Ergo, the boys will have to unload all the containers and search them by hand. Ever notice the typeface on your luggage tags? The bar code is big and robust. The face in which your name is printed is very, very small. (Seven-point, if that.) So the boys will also have to study each bag closely. They'll know from the numbers approximately when they loaded which container. If we're lucky, then, they'll find Katherine's bags in the first ten minutes. Or, they could find them in forty five.   

Faced with this calculation--thirty minutes to and into the queue already abandoned, fifteen minutes back to the gate, an hour at the gate, another hour in the queue--the airline did the smart thing.
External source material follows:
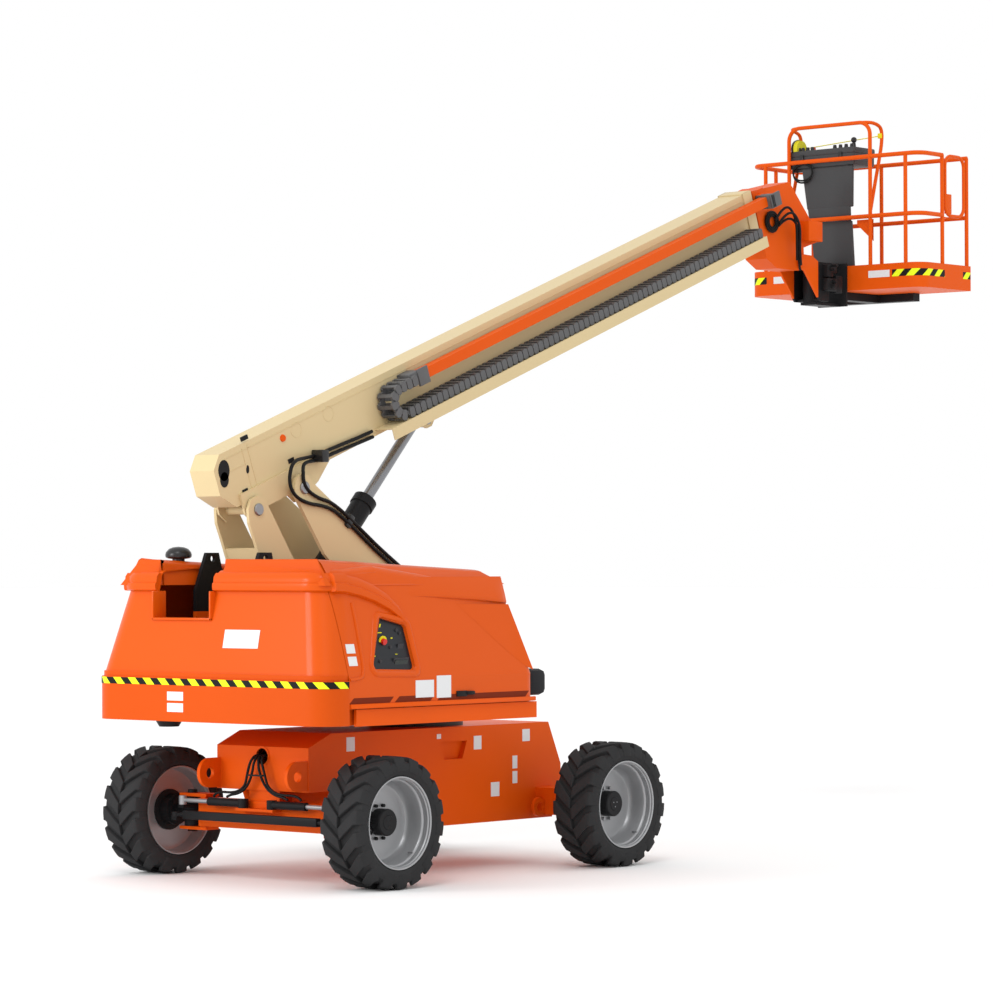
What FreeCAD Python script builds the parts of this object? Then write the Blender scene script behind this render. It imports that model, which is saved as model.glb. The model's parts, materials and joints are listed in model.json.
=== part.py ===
"""Telescopic boom lift, full size, as an assembly of separate sub-parts.

Frame: X runs along the machine from the counterweight to the platform, Y to its left, Z up.
The origin lies on the ground, on the centreline, under the middle of the parked machine's length.
Every size is a cell of the sheet "Dimensions", in millimetres or degrees.
"""
import FreeCAD, Part
import Sketcher
import ast
import math
import os
import re
from FreeCAD import Placement, Rotation, Vector

doc = FreeCAD.newDocument("boom_lift")

# ---------------------------------------------------------------------------------------------
# Driving dimensions
# ---------------------------------------------------------------------------------------------
DIMENSIONS = [
    # whole machine
    ("origin_ahead", 2482, "origin ahead of mid-wheelbase"),
    ("wheelbase", 2480, "between axle centres"),
    ("wheel_track", 2154, "between tyre centre planes"),
    ("ground_gap", 330, "ground to the chassis floor"),
    ("seat_gap", 0.3, "clearance where round faces seat"),
    ("running_gap", 0.5, "clearance between flat faces that slide"),
    # wheels
    ("tyre_radius", 459, "over the lugs"),
    ("tyre_width", 370, "over the sidewalls"),
    ("lug_height", 26, "tread lugs"),
    ("lug_length", 84, "tread lugs around the tyre, at the foot"),
    ("rim_radius", 321, "outside of the rim's barrel"),
    ("rim_width", 336, "lip to lip"),
    ("rim_wall", 14, "barrel's thickness at the lip"),
    ("disc_face", 52, "wheel disc's outer face from the centre plane"),
    ("disc_thickness", 12, "wheel disc"),
    ("hub_radius", 94, "hub barrel"),
    ("hub_face", 59, "hub's outer end from the centre plane"),
    ("hub_inner", 140, "hub's inner end from the centre plane"),
    ("hub_flange_radius", 150, "flange behind the disc"),
    # chassis
    ("chassis_width", 900, "over the side plates"),
    ("chassis_top", 1045, "height of the deck"),
    ("chassis_plate", 12, "plate thickness"),
    ("deck_rear", 1290, "deck's end at the drive axle"),
    ("deck_front", 1090, "deck's end at the steer axle"),
    ("nose_front", 1320, "front plate"),
    ("nose_top", 950, "front plate's upper edge"),
    ("nose_bottom", 640, "front plate's lower edge"),
    ("tail_end", 1434, "end plate over the drive axle"),
    ("tail_top", 727, "end plate's upper edge"),
    ("tail_bottom", 560, "end plate's lower edge"),
    ("pocket_depth", 45, "hand pocket in the side plates"),
    ("ear_reach", 1424, "tie-down ear's hole from mid-wheelbase"),
    ("ear_height", 754, "tie-down ear's hole above ground"),
    ("ear_side", 430, "tie-down ear's centre plane"),
    ("ear_radius", 105, "tie-down ear"),
    ("ear_bore", 38, "radius of the tie-down hole"),
    ("ear_plate", 30, "tie-down ear's thickness"),
    # axles and steering
    ("beam_width", 160, "steer axle beam along the machine"),
    ("beam_bottom", 360, "steer axle beam's underside"),
    ("beam_top", 560, "steer axle beam's top"),
    ("beam_half", 640, "half length of the steer axle beam"),
    ("kingpin_side", 780, "kingpin from the centreline"),
    ("kingpin_radius", 60, "knuckle boss"),
    ("yoke_plate", 22, "kingpin yoke plates"),
    ("yoke_end", 850, "outer end of the yoke plates"),
    ("arm_box", 200, "drive axle arm, square"),
    ("stub_radius", 45, "knuckle stub"),
    ("steer_arm", 200, "tie rod joint behind the kingpin"),
    ("cylinder_arm", 130, "steer cylinder joint behind the kingpin"),
    ("arm_inset", 30, "steering joints inboard of the kingpin"),
    ("tie_rod_radius", 18, "tie rod"),
    ("tie_rod_height", 446, "tie rod's axis above ground"),
    ("steer_barrel_radius", 32, "steer cylinder barrel"),
    ("steer_rod_radius", 16, "steer cylinder rod"),
    ("steer_height", 545, "steer cylinder's axis above ground"),
    ("steer_foot", 140, "steer cylinder's foot from the centreline"),
    ("steer_gland", 480, "steer cylinder's gland from the centreline"),
    # turntable
    ("swing_x", 300, "swing axis ahead of mid-wheelbase"),
    ("ring_radius", 350, "swing bearing"),
    ("turntable_bottom", 1130, "underside of the turntable's floor"),
    ("floor_plate", 25, "turntable's floor"),
    ("sill_top", 1245, "turntable's sill"),
    ("sill_side", 1150, "sill's outer face from the centreline"),
    ("turntable_front", 325, "sill's front end"),
    ("tail_rear", 1885, "counterweight's rear face from mid-wheelbase"),
    ("tail_half", 1170, "counterweight's half width"),
    ("tail_corner", 210, "counterweight's corner radius"),
    ("tail_base", 1137, "counterweight's underside"),
    ("tail_band", 1443, "counterweight's top edge"),
    ("tail_ledge", 1480, "foot of the rear cover"),
    ("frame_half_gap", 250, "frame plates from the boom's centre plane"),
    ("frame_plate", 30, "frame plates' thickness"),
    ("hood_roof", 2200, "hoods' roof at the rear"),
    ("hood_base", 1250, "hoods' lower edge"),
    ("cover_half", 1165, "moulded covers, half width at the waist"),
    ("cover_waist", 1450, "height from which the covers lean inwards"),
    ("cover_top", 2250, "height at which the lean is measured"),
    ("lean_side", 200, "covers' lean at each side"),
    ("lean_rear", 165, "covers' lean at the rear"),
    ("lean_front", 200, "hoods' lean at the front"),
    ("cover_bend", 210, "covers' rear corners"),
    ("hood_bend", 100, "hoods' front corners"),
    ("cover_round", 60, "rounded edge between roof and sides"),
    ("cover_seam", 1665, "rear end of the hoods"),
    ("seam_gap", 5, "between the rear cover and the hoods"),
    ("hood_front", 300, "hoods' front end"),
    ("hood_wall", 10, "moulded shells' thickness"),
    ("hood_hinge_gap", 20, "hoods from the frame plates"),
    # boom linkage
    ("boom_side", 330, "boom's centre plane from the centreline"),
    ("boom_pin_x", -766, "arm to boom pin from mid-wheelbase"),
    ("boom_pin_z", 2787, "arm to boom pin above ground"),
    ("boom_elevation", 20.4, "boom above the level, as parked"),
    ("link_pin_back", 460, "rear link's pin behind the arm's pin, along the boom"),
    ("cylinder_pin_out", 1537, "lift cylinder's pin ahead of the arm's pin, along the boom"),
    ("arm_foot_x", 200, "arm's foot pin from mid-wheelbase"),
    ("arm_foot_z", 1800, "arm's foot pin above ground"),
    ("link_foot_x", -750, "rear link's foot pin from mid-wheelbase"),
    ("link_foot_z", 1550, "rear link's foot pin above ground"),
    ("lift_angle", 47.4, "lift cylinder above the level, as parked"),
    ("lift_length", 2170, "lift cylinder's pin to foot, as parked"),
    ("lift_foot_x", -794, "lift cylinder's foot from mid-wheelbase"),
    ("lift_foot_z", 1725, "lift cylinder's foot above ground"),
    ("lift_exposed", 830, "pin to gland, as parked"),
    ("lift_rod_radius", 42, "lift rod"),
    ("lift_barrel_radius", 83, "lift barrel"),
    ("lift_gland_radius", 92, "lift cylinder's gland"),
    ("lift_rod_inside", 885, "rod inside the barrel, as parked"),
    ("pin_radius", 35, "linkage pins"),
    ("link_inner", 150, "rear link's plates from the boom's centre plane"),
    ("link_plate", 25, "rear link's plates"),
    ("arm_inner", 185, "arm's plates from the boom's centre plane"),
    ("arm_plate", 30, "arm's plates"),
    # boom
    ("boom_width", 240, "base section, outside"),
    ("boom_bottom", 70, "base section's underside above the pin line"),
    ("boom_depth", 410, "base section, outside"),
    ("boom_wall", 8, "plates of all sections"),
    ("boom_front", 6040, "base section's front end ahead of the arm's pin"),
    ("boom_rear", 735, "base section's rear end behind the arm's pin"),
    ("section_step", 17, "from one section's outside to the next, each side"),
    ("section_depth_step", 19, "from one section's outside to the next, top and bottom"),
    ("mid_rear", 250, "mid section's rear end ahead of the arm's pin"),
    ("mid_front", 6065, "mid section's front end"),
    ("fly_rear", 350, "fly section's rear end ahead of the arm's pin"),
    ("fly_front", 6240, "fly section's front end, inside the nose"),
    ("nose_rear", 6080, "nose's rear end"),
    ("wear_pad", 120, "wear pads along the boom"),
    ("tray_width", 180, "cable tray beside the boom"),
    ("tray_start", 950, "tray's rear end"),
    ("tray_bottom", 30, "tray's underside above the pin line"),
    ("tray_height", 90, "tray's side"),
    ("tray_wall", 5, "tray's sheet"),
    ("link_height", 85, "cable chain's height"),
    ("chain_width", 150, "cable chain's width"),
    ("loop_radius", 145, "cable chain's loop, outside"),
    ("tube_side", 80, "carrier tube, square"),
    # nose, platform
    ("nose_pin_out", 6540, "levelling pin along the boom"),
    ("nose_pin_down", -290, "levelling pin above the pin line"),
    ("nose_half", 110, "nose's half width"),
    ("rotator_ahead", 325, "platform's turning axis ahead of the levelling pin"),
    ("rotator_radius", 88, "rotator's column"),
    ("rotator_low", 325, "rotator's lower end below the levelling pin"),
    ("rotator_length", 325, "rotator's column"),
    ("platform_gap", 300, "platform's rear edge ahead of its turning axis"),
    ("platform_depth", 760, "platform along the machine"),
    ("gate_place", 360, "platform's rear edge to the gate's hinge post"),
    ("platform_width", 1830, "platform across the machine"),
    ("floor_drop", 170, "platform floor below the levelling pin"),
    ("toe_plate", 5, "toe board's thickness"),
    ("toe_height", 170, "toe board above the floor"),
    ("rail_height", 1125, "top rail above the floor"),
    ("mid_rail_height", 590, "mid rail above the floor"),
    ("rail_radius", 19, "rails"),
    ("rail_bend", 110, "bends of the rails"),
    ("post_inset", 2, "posts thinner than the rails"),
]
sheet = doc.addObject("Spreadsheet::Sheet", "Dimensions")
for row, (name, value, note) in enumerate(DIMENSIONS, start=1):
    sheet.set(f"A{row}", note)
    sheet.set(f"B{row}", str(value))
    sheet.setAlias(f"B{row}", name)
doc.recompute()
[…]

They got gate agents to comb the airport for the girl. And a girl she was: early-twenties, blonde, tight jeans, she sank into her hoodie with the kind of post-adolescent mortification that a high school student exhibits when caught drinking by the principal.   

Somebody had given her a lecture. She slunk into her seat and didn't take off that hood for the first half hour of our re-entry into the takeoff queue. If I'd polled the aircraft, I believe my fellow passengers would have preferred that Ms. Harton be led off in chains and forced to scrape chewing gum residue off JFK's sidewalks in a Guantanamo-issue orange jumpsuit with "TOO DUMB TO BOARD" stenciled in black on the back. But by finding her and putting her on the aircraft (in other words, by not looking for her bag), we restricted the delay she caused to an hour and a half.  If she had been a terrorist insinuating a bomb onto our flight instead of merely a selfish young woman, then great. A counter-terror success, in other words.    

Comments

Well, finally: a meaningful and fascinating post on a website that has unfortunately deteriorated into a stultifying series of resort ads and foodie crap.

Whoever says that this rule is followed by any airline is truly misinformed. I travel every year and each time I travel I check in early. My luggage is always sent on an earlier flight. This is probably the fault of the airline. They are always messing up one way or another.